If the reported problem was related to a particular key or combination of key values in the records, try selecting those records that have the problematic key or keys. If that selection still manifests the problem, use the random 10 percent method or the binary selection method to cut down the input set until the problem no longer manifests itself.
Another approach to cutting down a test input data set is warranted if the input has a complex structure, such as an application program that is being input to a faulty compiler. This approach considers the frequency of use and misuse of the elements of the structure. The following elements should be selected from the original input:
The elements that are least frequently used
The elements that are most frequently misused
The combinations and sequences that are least frequently used
The combinations and sequences that are most frequently misused
Opportunities for misusing input data elements arise out of complex input structures. A program in a high-level programming language is an input data set for a compiler. Examples of frequently misused input elements are goto statements, data overlays such C/C++ union, and Fortran COMMON statements.

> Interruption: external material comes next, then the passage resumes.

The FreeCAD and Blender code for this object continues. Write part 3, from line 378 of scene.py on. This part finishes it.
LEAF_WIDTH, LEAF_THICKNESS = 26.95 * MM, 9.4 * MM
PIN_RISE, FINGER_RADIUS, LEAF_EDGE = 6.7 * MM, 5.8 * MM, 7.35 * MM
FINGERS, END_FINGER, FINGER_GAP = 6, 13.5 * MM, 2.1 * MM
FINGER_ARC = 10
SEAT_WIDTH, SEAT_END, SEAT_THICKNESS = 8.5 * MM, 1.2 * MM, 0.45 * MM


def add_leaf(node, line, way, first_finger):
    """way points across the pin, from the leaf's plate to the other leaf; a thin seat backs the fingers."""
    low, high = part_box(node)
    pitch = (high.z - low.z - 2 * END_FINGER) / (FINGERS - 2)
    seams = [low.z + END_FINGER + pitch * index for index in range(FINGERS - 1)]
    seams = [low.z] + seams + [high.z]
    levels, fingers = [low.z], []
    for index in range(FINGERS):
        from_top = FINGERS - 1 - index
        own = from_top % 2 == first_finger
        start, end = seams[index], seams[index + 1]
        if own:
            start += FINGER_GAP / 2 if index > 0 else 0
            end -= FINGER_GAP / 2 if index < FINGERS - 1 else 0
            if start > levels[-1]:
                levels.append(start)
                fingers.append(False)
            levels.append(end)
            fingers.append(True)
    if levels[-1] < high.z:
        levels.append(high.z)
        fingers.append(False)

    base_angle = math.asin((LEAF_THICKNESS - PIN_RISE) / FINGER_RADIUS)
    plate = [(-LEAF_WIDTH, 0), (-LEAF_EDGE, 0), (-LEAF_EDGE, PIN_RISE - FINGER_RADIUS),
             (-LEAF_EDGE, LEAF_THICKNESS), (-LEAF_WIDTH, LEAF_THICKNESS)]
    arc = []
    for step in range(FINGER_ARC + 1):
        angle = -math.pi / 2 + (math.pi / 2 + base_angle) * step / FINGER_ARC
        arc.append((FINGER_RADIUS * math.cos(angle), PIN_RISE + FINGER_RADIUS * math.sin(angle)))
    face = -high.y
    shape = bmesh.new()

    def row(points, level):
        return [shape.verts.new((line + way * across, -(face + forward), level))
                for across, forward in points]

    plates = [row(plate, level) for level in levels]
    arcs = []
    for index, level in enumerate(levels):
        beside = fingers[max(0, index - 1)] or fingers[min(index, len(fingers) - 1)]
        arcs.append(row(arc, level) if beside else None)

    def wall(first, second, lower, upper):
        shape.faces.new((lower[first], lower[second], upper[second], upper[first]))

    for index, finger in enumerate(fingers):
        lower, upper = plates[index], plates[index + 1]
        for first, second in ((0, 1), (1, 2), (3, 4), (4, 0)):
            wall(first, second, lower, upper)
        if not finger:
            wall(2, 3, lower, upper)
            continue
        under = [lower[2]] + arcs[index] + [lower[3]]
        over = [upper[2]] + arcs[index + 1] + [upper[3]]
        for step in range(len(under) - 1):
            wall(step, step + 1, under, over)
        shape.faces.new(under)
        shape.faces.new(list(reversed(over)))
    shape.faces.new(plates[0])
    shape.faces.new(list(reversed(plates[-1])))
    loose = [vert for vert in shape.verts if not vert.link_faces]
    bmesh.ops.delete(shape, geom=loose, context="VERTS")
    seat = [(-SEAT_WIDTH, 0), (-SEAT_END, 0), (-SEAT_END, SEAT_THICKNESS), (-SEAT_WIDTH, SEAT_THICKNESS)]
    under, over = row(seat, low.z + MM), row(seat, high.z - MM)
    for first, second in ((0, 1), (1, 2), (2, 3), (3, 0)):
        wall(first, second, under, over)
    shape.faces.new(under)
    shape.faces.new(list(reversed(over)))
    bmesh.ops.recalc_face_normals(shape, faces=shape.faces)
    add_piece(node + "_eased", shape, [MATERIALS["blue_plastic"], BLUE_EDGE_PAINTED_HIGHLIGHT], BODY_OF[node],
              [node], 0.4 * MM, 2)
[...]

Yet another approach to cutting down a test input data set is to try to reduce more than one aspect of the input at a time, keeping the others constant. The aspects of a test data set include size, sequence, and values. The size aspect includes both the number of items, as well as the number of dimensions, in the case of arrays. The sequence aspect includes repeating patterns and ascending or descending ordering. The values aspect includes magnitude and the set of unique values represented.
How does reducing the required input suggest hypotheses? It focuses your attention on just those parts of the input that are causing problems. If a test data set doesn’t include a particular feature, there is no point in forming a hypothesis that the handling of that feature is the cause of the defect. By the time you have cut down your test case input to the minimum size required to manifest the defect, you will have eliminated a whole host of potential hypotheses from further consideration.